There is a "real you" that exists beneath all of these labels. Would you like that person? Could you walk around in the world being that person? If you say yes, are you sure? The naked you, the label-less you, the identity-freed you—do any of us have an idea what it would be like to meet a version of "us" that is utterly free of conditioning and programming?
Maybe we should find out.
Removing the Leeches
Here's a long quote from Dr. Joe Dispenza, but it's worth reading:
“Psychologists tell us that by the time we’re in our mid-30s, our identity or personality will be completely formed. This means that for those of us over 35, we have memorized a select set of behaviors, attitudes, beliefs, emotional reactions, habits, skills, associative memories, conditioned responses, and perceptions that are now subconsciously programmed within us. Those programs are running us, because the body has become the mind. This means that we will think the same thoughts, feel the same feelings, react in identical ways, behave in the same manner, believe the same dogmas, and perceive reality the same ways. About 95 percent of who we are by midlife is a series of subconscious programs that have become automatic—driving a car, brushing our teeth, overeating when we’re stressed, worrying about our future, judging our friends, complaining about our lives, blaming our parents, not believing in ourselves, and insisting on being chronically unhappy, just to name a few.”
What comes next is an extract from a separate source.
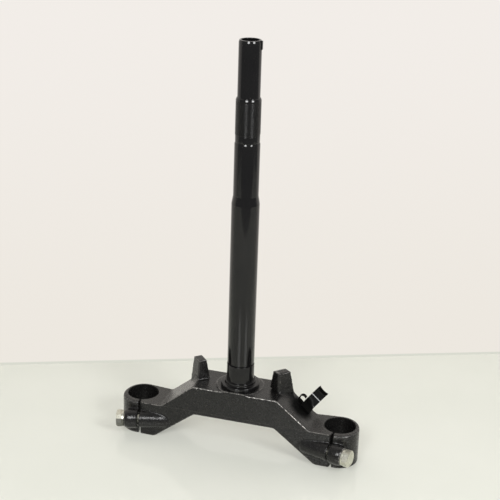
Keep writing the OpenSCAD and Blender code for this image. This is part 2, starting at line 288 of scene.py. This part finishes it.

― Joe Dispenza, Breaking the Habit of Being Yourself: How to Lose Your Mind and Create a New One
I share that quote, simply to remove any idea that we're not programmed. We all are, to various degrees. To break the programming requires that we 1) stop denying the programming and 2) begin working to release ourselves from it.
Here's one way to start.
Read back through the list you've written. Notice, without judgment, how each one makes you feel. You might feel defensiveness, guilt, shame, pride, embarrassment, or other emotions. Some might make you feel like a scolded child. Others might give you a burst of self-esteem. The ones that give you the strongest reaction are the ones that have the tightest hold on you. It makes no difference how old they are. I was called "Miss Priss" by one girl in middle school and that label poisoned me for a very long time. Like leeches, labels suck on us, but instead of blood, they suck away our freedom. They've been doing so ever since we were children. It all started so long ago, in fact, that we don't even feel it anymore.
Labels, whether deemed "good" or "bad", suck away at our capacity to stretch beyond the label—i.e., if we have been told we are nurturing, then we may have a difficult time accepting when we feel aversion to helping someone. This denies us our full humanness, and may even be overriding our instincts. That aversion had lessons too; we denied its entry if we forced ourselves to behave in accordance with our labeling system.
Labels—even the ones that claim to help us accept ourselves, suck out the juice of our wholeness, leaving us playing out the programming of caricatures and archetypes throughout our entire lives. If you determine you're an introvert, how can you ever experience the joy of the extrovert? Labels limit our movement, potential, expression, and our emotionality.
The work of transformation is to recreate ourselves. But like Picasso said, "every act of creation begins with an act of destruction." And so we begin by destroying the labels that tell us who we can and can't be.
Strip them away, peel them off, one by one. Or jump through a fire (metaphorical, please) if that's what it comes to, to burn them off. Maybe add a little salt. Do what you need to in order to release the hold these labels have on you. Because a life lived attached to the same set of characteristics is one that never extends beyond the ego. It's a life lived in confinement.
Get into Character
We'll never remove every single label or identity from us, but that's neither here nor there. The work isn't about completion; it's about the doing. The more your release and remove, the more movement you'll get back. The more you'll see labels for what they are—masks and costumes that allow us to play in the game of life.
Once you've experienced the "easy come, easy go" flow of labels and identities, you'll not suffer so much when one that you loved doesn't stick, or when you've outgrown another. Instead, you'll laugh. A cackling, wild man/woman's laugh, as you step into your naked nothingness and finally see the labels for what they are: masks that covered our true selves.
Now, you are nothing. Nothing at all. And from there, the possibilities for you become endless.
“I am nothing.
I'll never be anything.
I couldn't want to be something.
Apart from that, I have in me all the dreams in the world.”